本文介绍pa100k数据集,是从GitHub上paddleCLA工程中提供的路径下载,针对该数据集进行介绍:
01 - 图像信息
- 训练集 - 80000张图像
 - 验证集 - 10000张图像
 - 测试集 - 10000张图像
 
02 - 标签信息
· 属性1:有无帽子 - [0]
 · 属性2:有无眼镜 - [1]
 · 属性3:上衣类型 - [2-7]
 · 属性4:下衣类型 - [8-13]
 · 属性5:是否有鞋子 - [14]
 · 属性6:包的类型 - [15-17]
 · 属性7:有否手持物品在前 - [18]
 · 属性8:年龄 - [19-21]
 · 属性9: 是否为女性 - [22]
 · 属性10:人体朝向 - [23-25]
0 = Hat - 帽子:0无1有
 1 = Glasses - 眼镜:0无1有
 2 = ShortSleeve - 短袖
 3 = LongSleeve - 长袖
 4 = UpperStride - 有条纹
 5 = UpperLogo - 印有logo/图案
 6 = UpperPlaid - 撞色衣服(多种颜色)
 7 = UpperSplice - 格子衫
 8 = LowerStripe - 有条纹
 9 = LowerPattern - 印有图像
 10 = LongCoat - 长款大衣
 11 = Trousers - 长裤
 12 = Shorts - 短裤
 13 = Skirt&Dress - 裙子/连衣裙
 14 = boots - 鞋子
 15 = HandBag - 手提包
 16 = ShoulderBag - 单肩包
 17 = Backpack - 背包
 18 = HoldObjectsInFront - 手持物品
 19 = AgeOver60 - 大于60
 20 = Age18-60 - =18~60
 21 = AgeLess18 - 小于18
 22 = Female - 0:男性; 1:女性
 23 = Front - 人体朝前
 24 = Side - 人体朝侧
 25 = Back - 人体朝后
 
针对val图像,根据属性对图像分类:

实现代码如下:
import os
import tqdm
import shutil
def mkdir(path):
    if not os.path.exists(path):
        os.mkdir(path)
def find_indices(lst, value):
    """
    # - 返回所有值 = value的索引
    """
    return [i for i, x in enumerate(lst) if x == value]
def pa100k():
	"""
	# - 由val_list.txt, 根据属性分文件夹
	"""
	"01 - 读取标签"
	labels = ["Hat", "Glasses", "ShortSleeve", "LongSleeve", "UpperStride", "UpperLogo", "UpperPlaid", "UpperSplice", 
				"LowerStripe", "LowerPattern", "LongCoat", "Trousers", "Shorts", "Skirt", "boots", "HandBag", "ShoulderBag", 
				"Backpack", "HoldObjectsInFront", "AgeOver60", "Age18-60", "AgeLess18", "Female","Front", "Side", "Back"]
	filep = "./val_list.txt"
	fr = open(filep, 'r')
	lines = fr.readlines()
	fr.close()
	"02 - 保存结果"	
	src_img_p = "./"
	savep = "./属性分析/"
	mkdir(savep)
	for index, attr in enumerate(labels):
		mkdir(savep + str(index) + '_' + attr)
	"03 - 数据处理"
	for line in tqdm.tqdm(lines):
		list_ = line.split('\t')
		name = list_[0]
		label = list_[1].strip('\n').split(',')		

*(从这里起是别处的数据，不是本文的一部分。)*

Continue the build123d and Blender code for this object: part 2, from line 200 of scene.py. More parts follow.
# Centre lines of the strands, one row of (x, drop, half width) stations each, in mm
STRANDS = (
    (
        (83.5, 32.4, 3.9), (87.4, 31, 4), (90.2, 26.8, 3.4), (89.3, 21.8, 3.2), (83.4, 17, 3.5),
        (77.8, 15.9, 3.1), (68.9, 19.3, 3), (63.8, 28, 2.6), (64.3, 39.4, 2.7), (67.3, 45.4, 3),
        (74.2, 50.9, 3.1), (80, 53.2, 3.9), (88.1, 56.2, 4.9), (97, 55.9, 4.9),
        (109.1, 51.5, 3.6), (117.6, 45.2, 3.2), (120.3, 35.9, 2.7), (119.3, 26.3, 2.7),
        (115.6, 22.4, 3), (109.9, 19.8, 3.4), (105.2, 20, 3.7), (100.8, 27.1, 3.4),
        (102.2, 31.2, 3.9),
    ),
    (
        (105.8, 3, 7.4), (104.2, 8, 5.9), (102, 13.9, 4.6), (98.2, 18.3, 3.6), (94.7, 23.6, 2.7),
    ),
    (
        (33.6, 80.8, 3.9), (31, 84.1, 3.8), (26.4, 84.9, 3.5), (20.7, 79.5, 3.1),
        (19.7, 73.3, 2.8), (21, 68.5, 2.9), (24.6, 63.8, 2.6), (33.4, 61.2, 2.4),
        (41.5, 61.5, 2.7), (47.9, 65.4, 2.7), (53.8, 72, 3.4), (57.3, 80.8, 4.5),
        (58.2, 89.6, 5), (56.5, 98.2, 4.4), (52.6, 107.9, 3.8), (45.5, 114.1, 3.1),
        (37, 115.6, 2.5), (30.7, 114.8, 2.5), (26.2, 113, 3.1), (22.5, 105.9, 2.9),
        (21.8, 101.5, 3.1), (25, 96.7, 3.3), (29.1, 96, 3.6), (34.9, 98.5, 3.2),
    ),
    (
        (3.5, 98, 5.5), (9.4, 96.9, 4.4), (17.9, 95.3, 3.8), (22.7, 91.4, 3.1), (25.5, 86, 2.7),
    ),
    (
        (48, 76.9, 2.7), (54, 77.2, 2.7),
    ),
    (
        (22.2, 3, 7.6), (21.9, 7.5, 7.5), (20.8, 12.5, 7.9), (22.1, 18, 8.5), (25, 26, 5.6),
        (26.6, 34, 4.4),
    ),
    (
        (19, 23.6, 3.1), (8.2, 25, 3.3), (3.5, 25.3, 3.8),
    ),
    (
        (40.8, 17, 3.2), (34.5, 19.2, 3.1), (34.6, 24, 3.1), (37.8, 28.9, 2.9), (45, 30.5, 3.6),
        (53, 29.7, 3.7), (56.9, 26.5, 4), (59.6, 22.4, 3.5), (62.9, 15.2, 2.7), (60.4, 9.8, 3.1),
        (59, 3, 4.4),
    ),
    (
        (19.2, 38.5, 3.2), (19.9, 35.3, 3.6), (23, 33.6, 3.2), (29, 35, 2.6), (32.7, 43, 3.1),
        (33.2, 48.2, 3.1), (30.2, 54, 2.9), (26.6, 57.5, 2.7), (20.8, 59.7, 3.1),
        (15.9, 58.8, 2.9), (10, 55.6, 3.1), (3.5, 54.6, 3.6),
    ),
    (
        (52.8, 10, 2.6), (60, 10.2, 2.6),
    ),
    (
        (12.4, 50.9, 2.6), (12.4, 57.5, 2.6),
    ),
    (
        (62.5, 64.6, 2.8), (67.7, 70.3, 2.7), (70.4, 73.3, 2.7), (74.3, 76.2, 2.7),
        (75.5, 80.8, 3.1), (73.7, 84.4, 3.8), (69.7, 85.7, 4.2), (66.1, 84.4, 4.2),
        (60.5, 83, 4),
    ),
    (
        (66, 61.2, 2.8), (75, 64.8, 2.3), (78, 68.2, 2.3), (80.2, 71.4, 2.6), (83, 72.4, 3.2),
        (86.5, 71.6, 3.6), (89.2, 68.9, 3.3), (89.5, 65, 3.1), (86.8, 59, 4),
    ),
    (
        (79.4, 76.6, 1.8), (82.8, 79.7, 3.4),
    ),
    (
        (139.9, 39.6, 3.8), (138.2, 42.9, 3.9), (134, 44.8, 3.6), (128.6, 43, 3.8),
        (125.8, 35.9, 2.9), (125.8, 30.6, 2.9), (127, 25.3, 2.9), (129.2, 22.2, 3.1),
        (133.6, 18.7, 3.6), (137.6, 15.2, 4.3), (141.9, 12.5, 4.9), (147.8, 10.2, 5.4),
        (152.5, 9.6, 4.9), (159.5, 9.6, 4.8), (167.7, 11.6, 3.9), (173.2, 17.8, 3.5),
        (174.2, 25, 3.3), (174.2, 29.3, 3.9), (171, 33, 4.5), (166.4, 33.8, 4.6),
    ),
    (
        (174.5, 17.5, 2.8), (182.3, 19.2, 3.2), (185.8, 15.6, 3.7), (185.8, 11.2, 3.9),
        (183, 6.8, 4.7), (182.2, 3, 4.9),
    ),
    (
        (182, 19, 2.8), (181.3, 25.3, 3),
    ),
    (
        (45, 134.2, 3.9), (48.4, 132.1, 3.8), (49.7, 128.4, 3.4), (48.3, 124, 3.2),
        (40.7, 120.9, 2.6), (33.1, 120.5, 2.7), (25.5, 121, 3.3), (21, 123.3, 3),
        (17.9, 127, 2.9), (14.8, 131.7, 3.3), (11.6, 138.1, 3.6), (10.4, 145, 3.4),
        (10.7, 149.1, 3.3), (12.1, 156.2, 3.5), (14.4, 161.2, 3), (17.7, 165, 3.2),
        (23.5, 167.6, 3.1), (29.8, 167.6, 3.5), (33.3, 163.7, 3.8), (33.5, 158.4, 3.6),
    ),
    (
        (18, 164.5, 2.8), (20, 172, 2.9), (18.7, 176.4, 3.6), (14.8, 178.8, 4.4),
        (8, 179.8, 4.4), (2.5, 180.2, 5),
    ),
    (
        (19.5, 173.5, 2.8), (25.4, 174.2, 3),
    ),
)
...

		label_index = find_indices(label, value='1')
		
		for index in label_index:
			save_folder = str(index) + '_' + labels[index]
			shutil.copyfile(src_img_p + name, savep + save_folder + '/' + name.split('/')[-1])
if __name__ == '__main__':
	pa100k()